# START OF COLLECTED MATERIAL
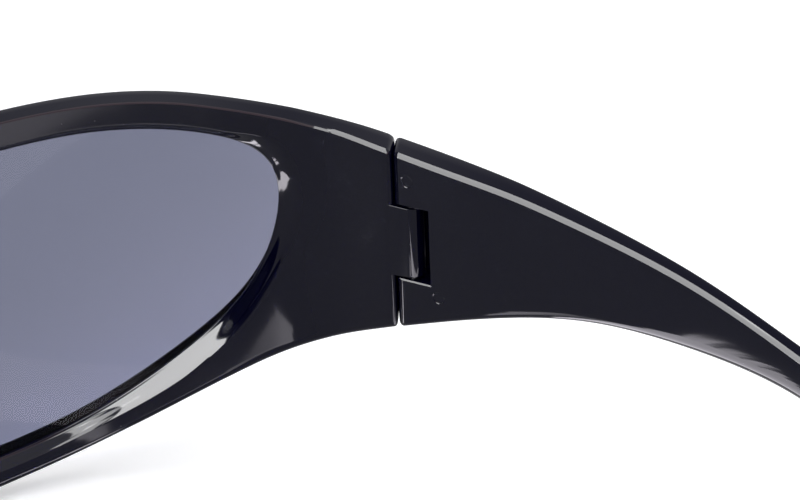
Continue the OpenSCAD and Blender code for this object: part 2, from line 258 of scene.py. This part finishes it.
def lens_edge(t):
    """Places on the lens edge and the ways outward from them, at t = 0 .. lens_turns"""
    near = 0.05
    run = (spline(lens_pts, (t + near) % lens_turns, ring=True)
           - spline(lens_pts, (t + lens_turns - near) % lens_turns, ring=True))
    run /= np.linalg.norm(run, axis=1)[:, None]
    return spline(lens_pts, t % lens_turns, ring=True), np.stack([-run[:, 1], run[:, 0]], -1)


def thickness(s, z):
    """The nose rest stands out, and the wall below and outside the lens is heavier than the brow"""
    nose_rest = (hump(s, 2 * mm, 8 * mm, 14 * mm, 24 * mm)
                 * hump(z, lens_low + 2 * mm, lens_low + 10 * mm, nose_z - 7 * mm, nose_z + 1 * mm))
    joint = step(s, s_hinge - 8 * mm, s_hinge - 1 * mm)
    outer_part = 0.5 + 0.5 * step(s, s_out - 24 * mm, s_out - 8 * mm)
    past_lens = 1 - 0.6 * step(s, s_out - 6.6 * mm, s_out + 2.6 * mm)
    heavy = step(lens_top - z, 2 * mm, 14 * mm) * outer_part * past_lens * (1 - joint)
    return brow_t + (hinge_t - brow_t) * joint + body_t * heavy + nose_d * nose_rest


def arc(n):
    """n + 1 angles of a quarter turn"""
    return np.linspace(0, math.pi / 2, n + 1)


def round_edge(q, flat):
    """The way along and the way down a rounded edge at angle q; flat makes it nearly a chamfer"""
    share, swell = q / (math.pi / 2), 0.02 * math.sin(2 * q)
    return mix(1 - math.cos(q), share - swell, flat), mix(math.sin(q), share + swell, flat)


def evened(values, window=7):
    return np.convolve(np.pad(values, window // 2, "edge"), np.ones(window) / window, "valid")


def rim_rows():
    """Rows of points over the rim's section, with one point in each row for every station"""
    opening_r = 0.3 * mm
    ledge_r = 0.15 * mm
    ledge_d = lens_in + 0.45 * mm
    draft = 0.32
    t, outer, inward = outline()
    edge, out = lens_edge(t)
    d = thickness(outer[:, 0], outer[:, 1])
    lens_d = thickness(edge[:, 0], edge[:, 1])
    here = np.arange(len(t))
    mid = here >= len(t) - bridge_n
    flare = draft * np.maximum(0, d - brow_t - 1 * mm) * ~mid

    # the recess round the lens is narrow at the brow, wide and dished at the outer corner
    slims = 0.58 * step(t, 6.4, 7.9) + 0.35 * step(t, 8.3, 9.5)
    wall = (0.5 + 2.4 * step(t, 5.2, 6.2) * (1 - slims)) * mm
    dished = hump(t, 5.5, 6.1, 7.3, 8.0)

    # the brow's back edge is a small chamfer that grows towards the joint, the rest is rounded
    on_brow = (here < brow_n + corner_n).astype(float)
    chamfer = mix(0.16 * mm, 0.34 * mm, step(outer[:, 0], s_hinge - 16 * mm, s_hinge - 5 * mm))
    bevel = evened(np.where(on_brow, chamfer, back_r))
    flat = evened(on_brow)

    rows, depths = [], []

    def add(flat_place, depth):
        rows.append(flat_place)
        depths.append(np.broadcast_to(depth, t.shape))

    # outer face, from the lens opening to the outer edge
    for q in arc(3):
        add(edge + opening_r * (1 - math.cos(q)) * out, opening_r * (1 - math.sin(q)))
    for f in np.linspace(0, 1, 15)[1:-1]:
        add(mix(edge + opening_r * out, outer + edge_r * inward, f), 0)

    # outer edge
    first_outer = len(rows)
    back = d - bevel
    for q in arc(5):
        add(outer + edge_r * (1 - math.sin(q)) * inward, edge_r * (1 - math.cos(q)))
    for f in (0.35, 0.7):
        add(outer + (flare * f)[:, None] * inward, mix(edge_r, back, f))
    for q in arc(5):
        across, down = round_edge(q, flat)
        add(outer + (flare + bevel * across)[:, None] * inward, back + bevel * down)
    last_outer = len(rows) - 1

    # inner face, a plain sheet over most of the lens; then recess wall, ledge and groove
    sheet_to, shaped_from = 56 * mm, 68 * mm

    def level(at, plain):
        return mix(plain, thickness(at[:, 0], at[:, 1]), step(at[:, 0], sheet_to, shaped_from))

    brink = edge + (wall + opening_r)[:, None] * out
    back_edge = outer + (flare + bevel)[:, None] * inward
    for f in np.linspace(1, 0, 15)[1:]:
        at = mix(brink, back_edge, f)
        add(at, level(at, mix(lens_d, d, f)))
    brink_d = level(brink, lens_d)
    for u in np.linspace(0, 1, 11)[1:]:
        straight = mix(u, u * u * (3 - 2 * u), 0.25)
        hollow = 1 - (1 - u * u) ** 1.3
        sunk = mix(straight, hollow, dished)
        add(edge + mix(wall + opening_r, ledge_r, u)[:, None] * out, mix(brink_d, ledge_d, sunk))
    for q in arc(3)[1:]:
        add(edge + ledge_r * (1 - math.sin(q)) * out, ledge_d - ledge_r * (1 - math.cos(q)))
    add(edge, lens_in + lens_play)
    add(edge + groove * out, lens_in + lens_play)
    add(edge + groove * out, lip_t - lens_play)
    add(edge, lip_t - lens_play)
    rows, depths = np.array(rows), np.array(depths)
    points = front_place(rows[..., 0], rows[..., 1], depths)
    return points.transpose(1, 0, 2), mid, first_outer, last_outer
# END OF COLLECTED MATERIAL
BRIEF:
Give back the data above exactly as it appears.

RESULT OF THIS EXERCISE:
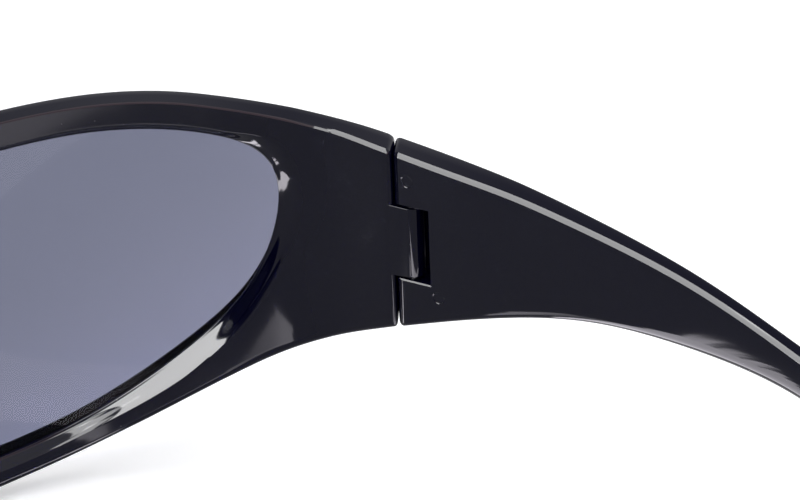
Continue the OpenSCAD and Blender code for this object: part 2, from line 258 of scene.py. This part finishes it.
def lens_edge(t):
    """Places on the lens edge and the ways outward from them, at t = 0 .. lens_turns"""
    near = 0.05
    run = (spline(lens_pts, (t + near) % lens_turns, ring=True)
           - spline(lens_pts, (t + lens_turns - near) % lens_turns, ring=True))
    run /= np.linalg.norm(run, axis=1)[:, None]
    return spline(lens_pts, t % lens_turns, ring=True), np.stack([-run[:, 1], run[:, 0]], -1)


def thickness(s, z):
    """The nose rest stands out, and the wall below and outside the lens is heavier than the brow"""
    nose_rest = (hump(s, 2 * mm, 8 * mm, 14 * mm, 24 * mm)
                 * hump(z, lens_low + 2 * mm, lens_low + 10 * mm, nose_z - 7 * mm, nose_z + 1 * mm))
    joint = step(s, s_hinge - 8 * mm, s_hinge - 1 * mm)
    outer_part = 0.5 + 0.5 * step(s, s_out - 24 * mm, s_out - 8 * mm)
    past_lens = 1 - 0.6 * step(s, s_out - 6.6 * mm, s_out + 2.6 * mm)
    heavy = step(lens_top - z, 2 * mm, 14 * mm) * outer_part * past_lens * (1 - joint)
    return brow_t + (hinge_t - brow_t) * joint + body_t * heavy + nose_d * nose_rest


def arc(n):
    """n + 1 angles of a quarter turn"""
    return np.linspace(0, math.pi / 2, n + 1)


def round_edge(q, flat):
    """The way along and the way down a rounded edge at angle q; flat makes it nearly a chamfer"""
    share, swell = q / (math.pi / 2), 0.02 * math.sin(2 * q)
    return mix(1 - math.cos(q), share - swell, flat), mix(math.sin(q), share + swell, flat)


def evened(values, window=7):
    return np.convolve(np.pad(values, window // 2, "edge"), np.ones(window) / window, "valid")


def rim_rows():
    """Rows of points over the rim's section, with one point in each row for every station"""
    opening_r = 0.3 * mm
    ledge_r = 0.15 * mm
    ledge_d = lens_in + 0.45 * mm
    draft = 0.32
    t, outer, inward = outline()
    edge, out = lens_edge(t)
    d = thickness(outer[:, 0], outer[:, 1])
    lens_d = thickness(edge[:, 0], edge[:, 1])
    here = np.arange(len(t))
    mid = here >= len(t) - bridge_n
    flare = draft * np.maximum(0, d - brow_t - 1 * mm) * ~mid

    # the recess round the lens is narrow at the brow, wide and dished at the outer corner
    slims = 0.58 * step(t, 6.4, 7.9) + 0.35 * step(t, 8.3, 9.5)
    wall = (0.5 + 2.4 * step(t, 5.2, 6.2) * (1 - slims)) * mm
    dished = hump(t, 5.5, 6.1, 7.3, 8.0)

    # the brow's back edge is a small chamfer that grows towards the joint, the rest is rounded
    on_brow = (here < brow_n + corner_n).astype(float)
    chamfer = mix(0.16 * mm, 0.34 * mm, step(outer[:, 0], s_hinge - 16 * mm, s_hinge - 5 * mm))
    bevel = evened(np.where(on_brow, chamfer, back_r))
    flat = evened(on_brow)

    rows, depths = [], []

    def add(flat_place, depth):
        rows.append(flat_place)
        depths.append(np.broadcast_to(depth, t.shape))

    # outer face, from the lens opening to the outer edge
    for q in arc(3):
        add(edge + opening_r * (1 - math.cos(q)) * out, opening_r * (1 - math.sin(q)))
    for f in np.linspace(0, 1, 15)[1:-1]:
        add(mix(edge + opening_r * out, outer + edge_r * inward, f), 0)

    # outer edge
    first_outer = len(rows)
    back = d - bevel
    for q in arc(5):
        add(outer + edge_r * (1 - math.sin(q)) * inward, edge_r * (1 - math.cos(q)))
    for f in (0.35, 0.7):
        add(outer + (flare * f)[:, None] * inward, mix(edge_r, back, f))
    for q in arc(5):
        across, down = round_edge(q, flat)
        add(outer + (flare + bevel * across)[:, None] * inward, back + bevel * down)
    last_outer = len(rows) - 1

    # inner face, a plain sheet over most of the lens; then recess wall, ledge and groove
    sheet_to, shaped_from = 56 * mm, 68 * mm

    def level(at, plain):
        return mix(plain, thickness(at[:, 0], at[:, 1]), step(at[:, 0], sheet_to, shaped_from))

    brink = edge + (wall + opening_r)[:, None] * out
    back_edge = outer + (flare + bevel)[:, None] * inward
    for f in np.linspace(1, 0, 15)[1:]:
        at = mix(brink, back_edge, f)
        add(at, level(at, mix(lens_d, d, f)))
    brink_d = level(brink, lens_d)
    for u in np.linspace(0, 1, 11)[1:]:
        straight = mix(u, u * u * (3 - 2 * u), 0.25)
        hollow = 1 - (1 - u * u) ** 1.3
        sunk = mix(straight, hollow, dished)
        add(edge + mix(wall + opening_r, ledge_r, u)[:, None] * out, mix(brink_d, ledge_d, sunk))
    for q in arc(3)[1:]:
        add(edge + ledge_r * (1 - math.sin(q)) * out, ledge_d - ledge_r * (1 - math.cos(q)))
    add(edge, lens_in + lens_play)
    add(edge + groove * out, lens_in + lens_play)
    add(edge + groove * out, lip_t - lens_play)
    add(edge, lip_t - lens_play)
    rows, depths = np.array(rows), np.array(depths)
    points = front_place(rows[..., 0], rows[..., 1], depths)
    return points.transpose(1, 0, 2), mid, first_outer, last_outer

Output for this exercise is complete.